Thusly, I regarded my new track across the desert to Charyn Canyon with some wariness. A short way down the track, though, I came upon two Polish boys on bikes. Like me, they were sweating buckets, and, also like me, they were being utterly tenderized by the Olympic-level corrugations of which the track consisted. One had a long blond ponytail and a scabbed nose bright with peeling atomic sunburn. He rode a cheap kid’s mountain bike with 24-inch wheels that he had bought in a bazaar over the border in Kyrgyzstan. He was not at all child-sized and sat on the bike like an NBA power forward atop a Shetland pony.

He and his friend were like grotesques encountered on the plain in some strangely bicycle-focused Cormac McCarthy novel. They were maybe 21 years old and piloting kit that was barely seaworthy, their bicycles audibly creaking and their luggage consisting of ripped plastic shopping bags lashed to the handlebars with bungies. Big heavy salt-rimed packs stuffed to the gills were strapped to their sweating backs.

“This shitty road,” one said to me, indicating the washboard surface. I just beamed at them. Their bikes had likely cost less than my tires, and they looked like they were having a terrible time. I immediately loved them. These guys didn’t give a fuck about “bikepacking.” They weren’t having a “rad” time. No one was the least bit stoked. I high-fived them and told them to keep doing what they were doing, and though I think my enthusiasm was perhaps startling to them, they accepted it in stride — just another freak like them in the freak kingdom, out there on the road at large.

An hour or so later, I reached the entrance to the Valley of Castles. This was the most famous section of the multiple canyons that collectively made up Kazakhstan’s Charyn Canyon. The road in was an ultra-steep rutted defile that pitched me off my bicycle as I attempted to descend it. Just as I reached the bottom, however, a magnificent thing appeared: a battered old UAZ-452, the boxy off-road van colloquially known as the Buhanka or “bread loaf.” It clawed its way up the piste past me, engine rumblingly sub-sonically in 4WD-low. The van had the heart of a bear and all the ugly utilitarian beauty of Soviet command economics, and I was immediately and completely in love.

After scouting the canyon, I hid the bike up a dry wash behind some boulders and then spent the day exploring. I clambered over rocks and scrambled up the spires and red-rock chimneys that towered in fantastical wind-eroded formations high above me. Running just four kilometers before dead-ending into the rushing blue-grey waters of the Charyn River itself, the Valley of Castles might not be able to match the Grand Canyon for vastness, but it punched far above its weight in jaw-dropping natural beauty. I was happy and alive, right down to my marrow, and wanted nothing more.

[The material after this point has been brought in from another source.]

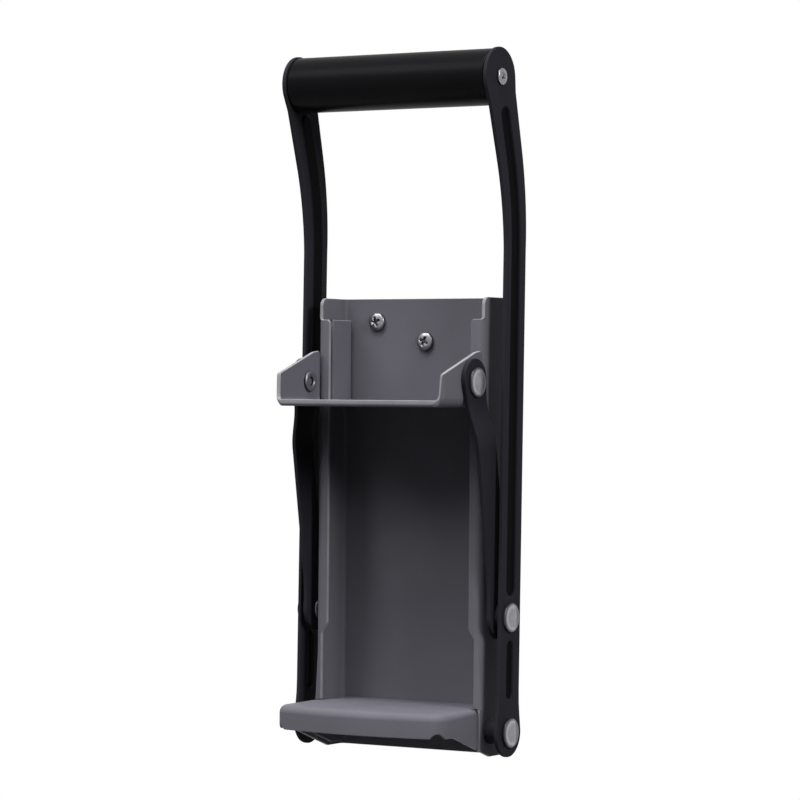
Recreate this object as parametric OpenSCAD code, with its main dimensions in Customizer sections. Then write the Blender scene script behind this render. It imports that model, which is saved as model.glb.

I eventually set up a bivouac in the shade of a towering, house-sized boulder, then spent the last hour before sunset taking endless photographs, the cliffs incandescent as a kiln in that light. That night as I camped, the stars were bright cold chips of lucent ice above me, framed in cameo by the canyon walls; and when I woke in the dawn, it was to old Sol casting its bloodred glow on the face of the vermillion cliffs above like some prodigious heralding. I rose and climbed the steep canyon walls all the way to the rim above, watching the sunrise strike dramatic shadows in the deep valley below me. My heart pulsed within me like a wild creature habitant inside my human form.

After all the shit of Xinjiang — after the alienation and stress of China generally, against which I’d hardened myself in defense — to be here felt like melting, or like waking after a long sleep. It was not something that I had expected.

I felt unknotted, as if some bind in the warp of things had been secretly undone. As if this unknotting, somehow, was a lesson. I spent hours exploring the canyon rim until the sun was high in the sky, then scrambled back down to the canyon floor. I picked up the bike and, hoisting it upon my shoulder, hauled it up a long set of steps to the rim, where I rode off in the direction of Bartogai Lake.